Thursday, July 2, 2009

Formula, the Disaster

Posted by Kim:

While doing research for yesterday's commentary on UNICEF's "Formula for Disaster" I came across the article Formula, for Disaster by Jennifer Zajfe written for the NY Times and was shocked. In the article, Jennifer claims that hospitals can no longer be classified as Mother Friendly because "In their effort to encourage breast-feeding, what the American Academy of Pediatrics has deemed the healthier food source for newborns, 11 public hospitals in the city have decided to stop giving free formula samples to new mothers."

Why are free samples of formula not being given away? Right in her own article she notes "Fueling this movement are studies that have shown that new mothers who are given free samples of formula are less likely to stick with breast-feeding after they leave the hospital. As a reference point, the academy recommends that women breast-feed their infants exclusively for the first six months, citing that a half year of breast-feeding reduces the risk and duration of infectious illnesses as well as the risk of chronic conditions like inflammatory bowel diseases and juvenile-onset diabetes."

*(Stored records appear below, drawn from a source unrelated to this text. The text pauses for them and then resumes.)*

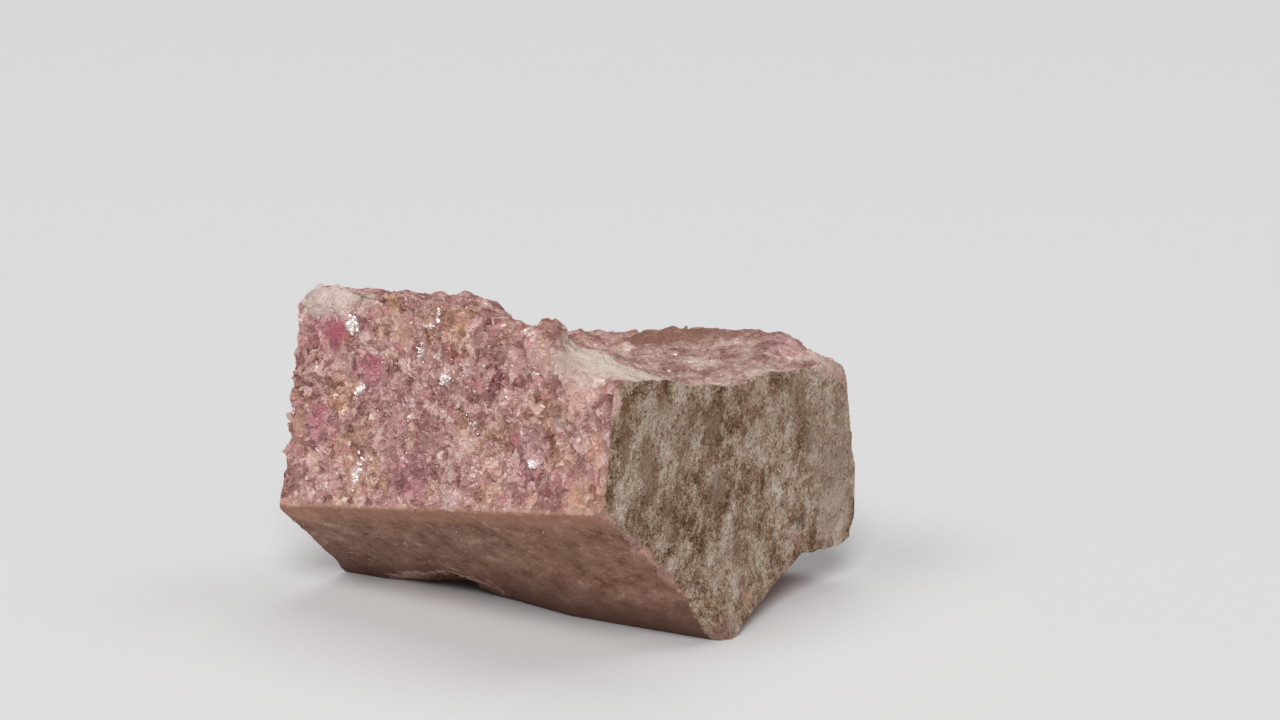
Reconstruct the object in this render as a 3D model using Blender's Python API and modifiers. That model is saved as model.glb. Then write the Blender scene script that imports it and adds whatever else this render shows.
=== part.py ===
"""A hand specimen of pink granular rock: one broken block, resting on its rough underside.

The block is split from a cube by flat facets, the way a hammer and old joints split rock. A saddle is
knocked out of its top, a shelf out of its underside, and shallow scoops out of its back. Then the
surface gets its relief: fresh breaks carry angular lumps, ledges and pits, and the old joint faces
stay nearly flat. The shape is worked in millimetres and scaled to metres at the end.
+Z is up and the base centre is the origin. The pink face and the joint faces beside and below it
look towards -Y.
"""

import math
from dataclasses import dataclass

import bmesh
import bpy
from mathutils import Matrix, Vector, noise

MM = 0.001
NODE_NAME = "rock"

BLANK_SIDE = 140.0  # the cube that the block is split from
GRAIN_STEP = 0.5  # the surface's working resolution, before it is thinned out
MOST_TRIANGLES = 9300


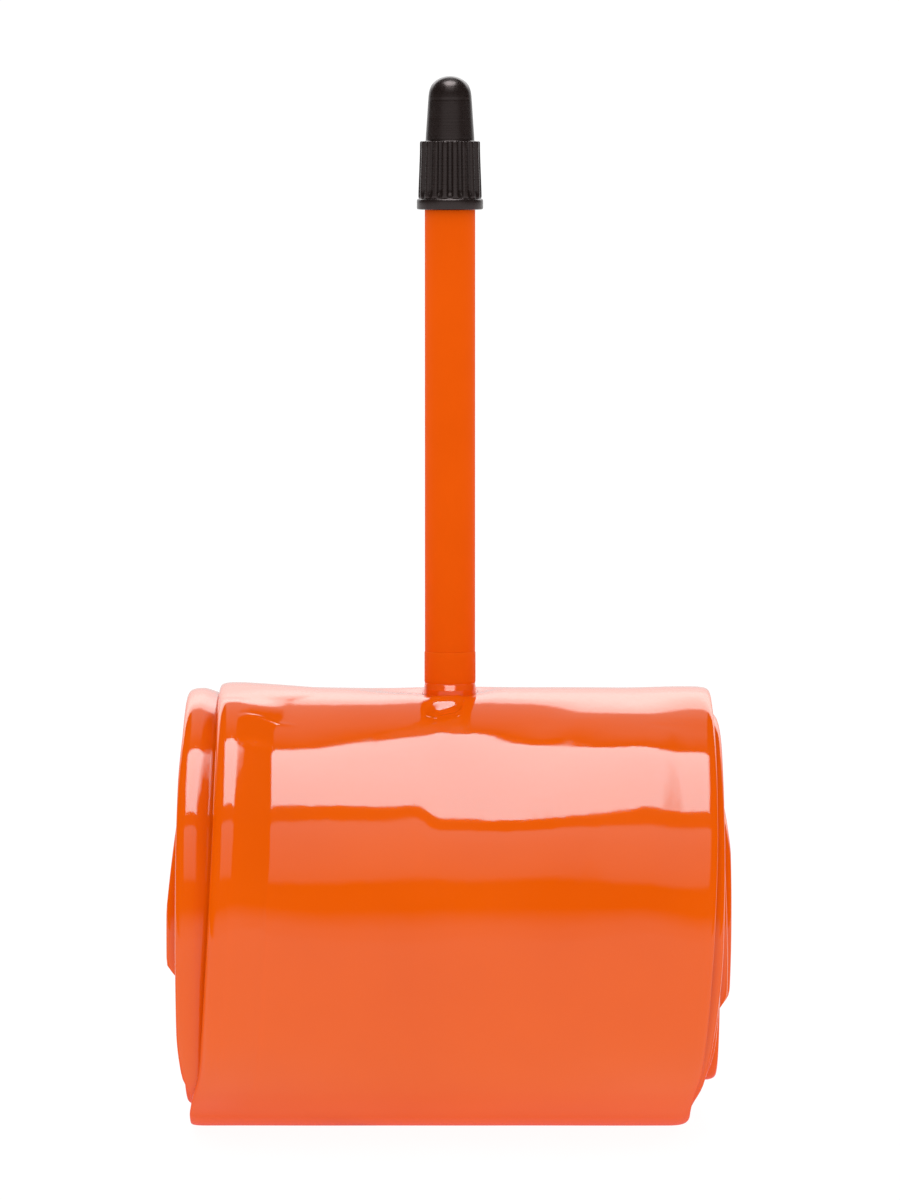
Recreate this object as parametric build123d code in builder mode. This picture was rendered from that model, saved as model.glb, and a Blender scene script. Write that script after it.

So why are these attempts to encourage mothers to breast-feed their babies for their own and their babyies' health considered discriminatory and not Mother Friendly? Based on her own birth experience, Jennifer had a difficult labor resulting in an emergency caesarean section which delayed her milk production. Despite the nurses supportively encouraging her to breast-feed her baby she ultimately decided to bottle-feed her daughter. She says that the formula samples were a godsend.

While I don't doubt that these samples were convenient for her and that it was in fact a very difficult time for her because her birth experience wasn't what she expected and she never had any intention to bottle-feed her baby, I just have to wonder why she is questioning the decision not to routinely give out formula samples to every single mother in every single situation. I remember receiving my first diaper bag as a gift from the hospital. That "beautiful" yellow and blue Similac bag that I can recognize from 3 blocks away. I knew I was going to breast-feed and everything worked out great for me, but if I was at all worried about how I was going to make it work, or concerned about whether or not I could do it, wouldn't the routine gift of the similac send the message that my hospital and OB is much more supportive of formula rather than breast-feeding? Even if that is not the case, that would certainly be the perception.

Referring back to her birth experience and the difficulty with breast-feeding after a caesarean birth she states "With Caesarean rates skyrocketing in New York City (some hospitals have a nearly 40 percent rate of Caesarean delivery), formula often becomes a necessary part of the equation. As in my case, women who experience a delay in milk production from these types of deliveries frequently end up relying on bottle-feeding to nourish their infants."

In my opinion, Jennifer should stop worrying about the issue of not receiving free formula samples, instead she should be concerned about why mother's are having a difficult time initiating breast-feeding and if it is due in part to the 40% caesarean birth rates, maybe that is the heart of the issue.

1 comment:

  1. You are clearly a judgemental, sick person. If breastfeeding were so great, why do you need to push it so hard on people to the point of mean spiritness? Truly sick. You need help.